| Provided data |

━━━━━━━━━━━━━━━━

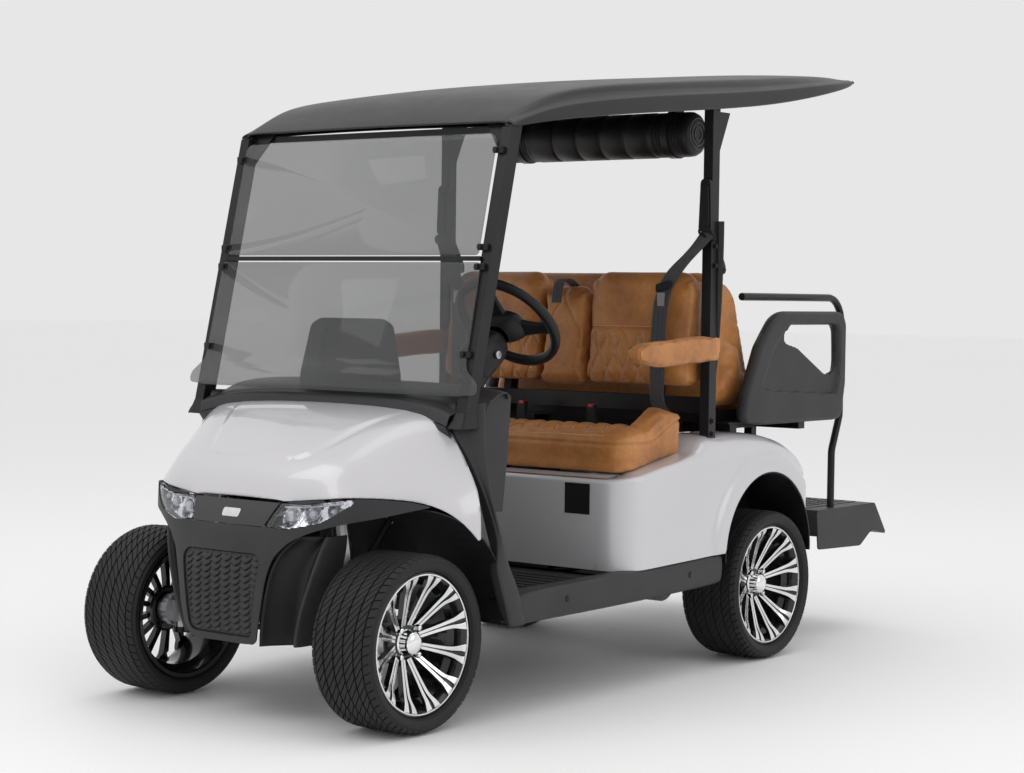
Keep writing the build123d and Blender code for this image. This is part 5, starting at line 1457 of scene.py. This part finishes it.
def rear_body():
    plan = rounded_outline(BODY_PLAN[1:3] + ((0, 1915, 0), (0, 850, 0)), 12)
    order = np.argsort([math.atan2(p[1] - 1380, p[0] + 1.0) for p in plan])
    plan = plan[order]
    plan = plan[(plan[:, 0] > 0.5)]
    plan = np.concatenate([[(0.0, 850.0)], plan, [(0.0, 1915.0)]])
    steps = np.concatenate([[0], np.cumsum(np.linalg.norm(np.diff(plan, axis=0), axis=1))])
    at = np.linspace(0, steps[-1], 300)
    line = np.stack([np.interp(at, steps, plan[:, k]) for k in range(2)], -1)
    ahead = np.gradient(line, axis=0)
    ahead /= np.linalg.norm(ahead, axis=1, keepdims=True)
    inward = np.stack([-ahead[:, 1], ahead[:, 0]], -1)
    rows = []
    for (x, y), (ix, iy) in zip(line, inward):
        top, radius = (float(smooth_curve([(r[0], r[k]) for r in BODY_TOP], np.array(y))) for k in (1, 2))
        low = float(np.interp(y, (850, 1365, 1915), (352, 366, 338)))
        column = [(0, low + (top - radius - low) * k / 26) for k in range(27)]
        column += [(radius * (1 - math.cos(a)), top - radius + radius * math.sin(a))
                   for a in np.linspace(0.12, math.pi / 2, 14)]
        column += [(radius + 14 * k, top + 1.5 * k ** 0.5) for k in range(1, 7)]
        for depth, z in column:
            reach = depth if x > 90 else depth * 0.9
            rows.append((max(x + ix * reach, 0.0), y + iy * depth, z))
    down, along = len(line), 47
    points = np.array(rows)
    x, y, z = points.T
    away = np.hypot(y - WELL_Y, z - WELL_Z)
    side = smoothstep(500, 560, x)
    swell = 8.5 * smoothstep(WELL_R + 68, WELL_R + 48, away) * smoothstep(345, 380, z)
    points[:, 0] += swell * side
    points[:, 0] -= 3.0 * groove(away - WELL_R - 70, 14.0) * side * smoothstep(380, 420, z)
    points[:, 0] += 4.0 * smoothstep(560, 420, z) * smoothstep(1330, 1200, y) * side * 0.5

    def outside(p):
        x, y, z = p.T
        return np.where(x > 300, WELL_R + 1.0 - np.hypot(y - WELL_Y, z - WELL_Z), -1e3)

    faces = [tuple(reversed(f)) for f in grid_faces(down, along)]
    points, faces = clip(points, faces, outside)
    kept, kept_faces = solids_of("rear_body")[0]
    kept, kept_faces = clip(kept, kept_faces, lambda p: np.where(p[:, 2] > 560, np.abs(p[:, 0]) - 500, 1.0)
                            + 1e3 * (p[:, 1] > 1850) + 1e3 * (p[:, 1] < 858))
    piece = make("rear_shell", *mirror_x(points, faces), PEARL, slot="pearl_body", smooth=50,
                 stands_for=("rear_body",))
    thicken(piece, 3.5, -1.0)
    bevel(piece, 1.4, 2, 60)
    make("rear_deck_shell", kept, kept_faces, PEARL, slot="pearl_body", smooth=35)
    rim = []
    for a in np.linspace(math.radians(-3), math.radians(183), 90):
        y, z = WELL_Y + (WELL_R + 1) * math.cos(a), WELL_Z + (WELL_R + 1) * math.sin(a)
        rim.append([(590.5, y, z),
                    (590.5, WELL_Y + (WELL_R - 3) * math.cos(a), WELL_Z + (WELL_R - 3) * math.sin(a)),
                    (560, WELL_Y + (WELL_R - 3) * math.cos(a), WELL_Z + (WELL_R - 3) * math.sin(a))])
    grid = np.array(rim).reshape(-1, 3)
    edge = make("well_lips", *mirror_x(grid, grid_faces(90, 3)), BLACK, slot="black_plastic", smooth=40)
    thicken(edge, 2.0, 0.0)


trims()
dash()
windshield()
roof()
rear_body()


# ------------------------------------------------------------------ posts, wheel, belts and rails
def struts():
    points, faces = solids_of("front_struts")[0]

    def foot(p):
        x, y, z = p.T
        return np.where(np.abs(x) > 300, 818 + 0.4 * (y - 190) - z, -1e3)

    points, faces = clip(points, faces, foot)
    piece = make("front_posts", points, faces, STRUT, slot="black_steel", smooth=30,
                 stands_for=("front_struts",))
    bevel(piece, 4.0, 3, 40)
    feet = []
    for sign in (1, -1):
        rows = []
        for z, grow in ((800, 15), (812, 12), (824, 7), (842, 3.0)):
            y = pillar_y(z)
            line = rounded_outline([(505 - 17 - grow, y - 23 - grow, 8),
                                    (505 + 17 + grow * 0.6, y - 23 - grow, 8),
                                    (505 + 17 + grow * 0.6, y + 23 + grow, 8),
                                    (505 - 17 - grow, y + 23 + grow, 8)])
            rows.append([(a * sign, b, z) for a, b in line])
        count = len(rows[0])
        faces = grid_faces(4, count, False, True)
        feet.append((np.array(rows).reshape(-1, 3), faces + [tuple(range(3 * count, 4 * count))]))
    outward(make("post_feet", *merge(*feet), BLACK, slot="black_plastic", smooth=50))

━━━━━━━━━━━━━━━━

| Required work |
Output every line above without altering anything.

| Task answer |
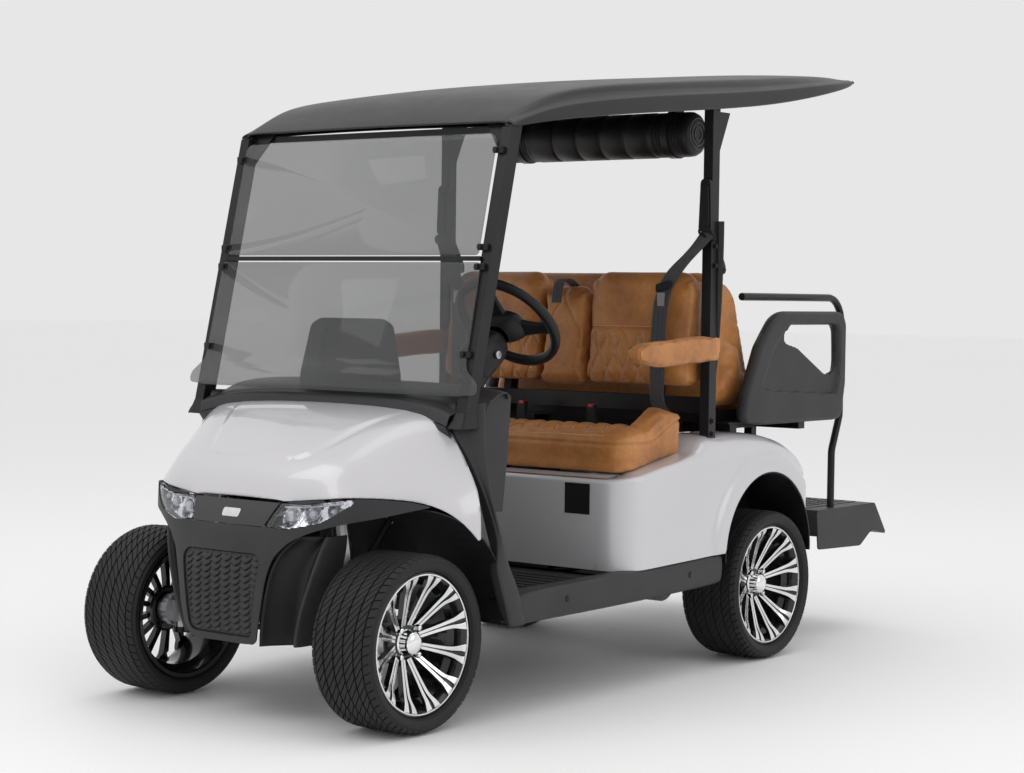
Keep writing the build123d and Blender code for this image. This is part 5, starting at line 1457 of scene.py. This part finishes it.
def rear_body():
    plan = rounded_outline(BODY_PLAN[1:3] + ((0, 1915, 0), (0, 850, 0)), 12)
    order = np.argsort([math.atan2(p[1] - 1380, p[0] + 1.0) for p in plan])
    plan = plan[order]
    plan = plan[(plan[:, 0] > 0.5)]
    plan = np.concatenate([[(0.0, 850.0)], plan, [(0.0, 1915.0)]])
    steps = np.concatenate([[0], np.cumsum(np.linalg.norm(np.diff(plan, axis=0), axis=1))])
    at = np.linspace(0, steps[-1], 300)
    line = np.stack([np.interp(at, steps, plan[:, k]) for k in range(2)], -1)
    ahead = np.gradient(line, axis=0)
    ahead /= np.linalg.norm(ahead, axis=1, keepdims=True)
    inward = np.stack([-ahead[:, 1], ahead[:, 0]], -1)
    rows = []
    for (x, y), (ix, iy) in zip(line, inward):
        top, radius = (float(smooth_curve([(r[0], r[k]) for r in BODY_TOP], np.array(y))) for k in (1, 2))
        low = float(np.interp(y, (850, 1365, 1915), (352, 366, 338)))
        column = [(0, low + (top - radius - low) * k / 26) for k in range(27)]
        column += [(radius * (1 - math.cos(a)), top - radius + radius * math.sin(a))
                   for a in np.linspace(0.12, math.pi / 2, 14)]
        column += [(radius + 14 * k, top + 1.5 * k ** 0.5) for k in range(1, 7)]
        for depth, z in column:
            reach = depth if x > 90 else depth * 0.9
            rows.append((max(x + ix * reach, 0.0), y + iy * depth, z))
    down, along = len(line), 47
    points = np.array(rows)
    x, y, z = points.T
    away = np.hypot(y - WELL_Y, z - WELL_Z)
    side = smoothstep(500, 560, x)
    swell = 8.5 * smoothstep(WELL_R + 68, WELL_R + 48, away) * smoothstep(345, 380, z)
    points[:, 0] += swell * side
    points[:, 0] -= 3.0 * groove(away - WELL_R - 70, 14.0) * side * smoothstep(380, 420, z)
    points[:, 0] += 4.0 * smoothstep(560, 420, z) * smoothstep(1330, 1200, y) * side * 0.5

    def outside(p):
        x, y, z = p.T
        return np.where(x > 300, WELL_R + 1.0 - np.hypot(y - WELL_Y, z - WELL_Z), -1e3)

    faces = [tuple(reversed(f)) for f in grid_faces(down, along)]
    points, faces = clip(points, faces, outside)
    kept, kept_faces = solids_of("rear_body")[0]
    kept, kept_faces = clip(kept, kept_faces, lambda p: np.where(p[:, 2] > 560, np.abs(p[:, 0]) - 500, 1.0)
                            + 1e3 * (p[:, 1] > 1850) + 1e3 * (p[:, 1] < 858))
    piece = make("rear_shell", *mirror_x(points, faces), PEARL, slot="pearl_body", smooth=50,
                 stands_for=("rear_body",))
    thicken(piece, 3.5, -1.0)
    bevel(piece, 1.4, 2, 60)
    make("rear_deck_shell", kept, kept_faces, PEARL, slot="pearl_body", smooth=35)
    rim = []
    for a in np.linspace(math.radians(-3), math.radians(183), 90):
        y, z = WELL_Y + (WELL_R + 1) * math.cos(a), WELL_Z + (WELL_R + 1) * math.sin(a)
        rim.append([(590.5, y, z),
                    (590.5, WELL_Y + (WELL_R - 3) * math.cos(a), WELL_Z + (WELL_R - 3) * math.sin(a)),
                    (560, WELL_Y + (WELL_R - 3) * math.cos(a), WELL_Z + (WELL_R - 3) * math.sin(a))])
    grid = np.array(rim).reshape(-1, 3)
    edge = make("well_lips", *mirror_x(grid, grid_faces(90, 3)), BLACK, slot="black_plastic", smooth=40)
    thicken(edge, 2.0, 0.0)


trims()
dash()
windshield()
roof()
rear_body()


# ------------------------------------------------------------------ posts, wheel, belts and rails
def struts():
    points, faces = solids_of("front_struts")[0]

    def foot(p):
        x, y, z = p.T
        return np.where(np.abs(x) > 300, 818 + 0.4 * (y - 190) - z, -1e3)

    points, faces = clip(points, faces, foot)
    piece = make("front_posts", points, faces, STRUT, slot="black_steel", smooth=30,
                 stands_for=("front_struts",))
    bevel(piece, 4.0, 3, 40)
    feet = []
    for sign in (1, -1):
        rows = []
        for z, grow in ((800, 15), (812, 12), (824, 7), (842, 3.0)):
            y = pillar_y(z)
            line = rounded_outline([(505 - 17 - grow, y - 23 - grow, 8),
                                    (505 + 17 + grow * 0.6, y - 23 - grow, 8),
                                    (505 + 17 + grow * 0.6, y + 23 + grow, 8),
                                    (505 - 17 - grow, y + 23 + grow, 8)])
            rows.append([(a * sign, b, z) for a, b in line])
        count = len(rows[0])
        faces = grid_faces(4, count, False, True)
        feet.append((np.array(rows).reshape(-1, 3), faces + [tuple(range(3 * count, 4 * count))]))
    outward(make("post_feet", *merge(*feet), BLACK, slot="black_plastic", smooth=50))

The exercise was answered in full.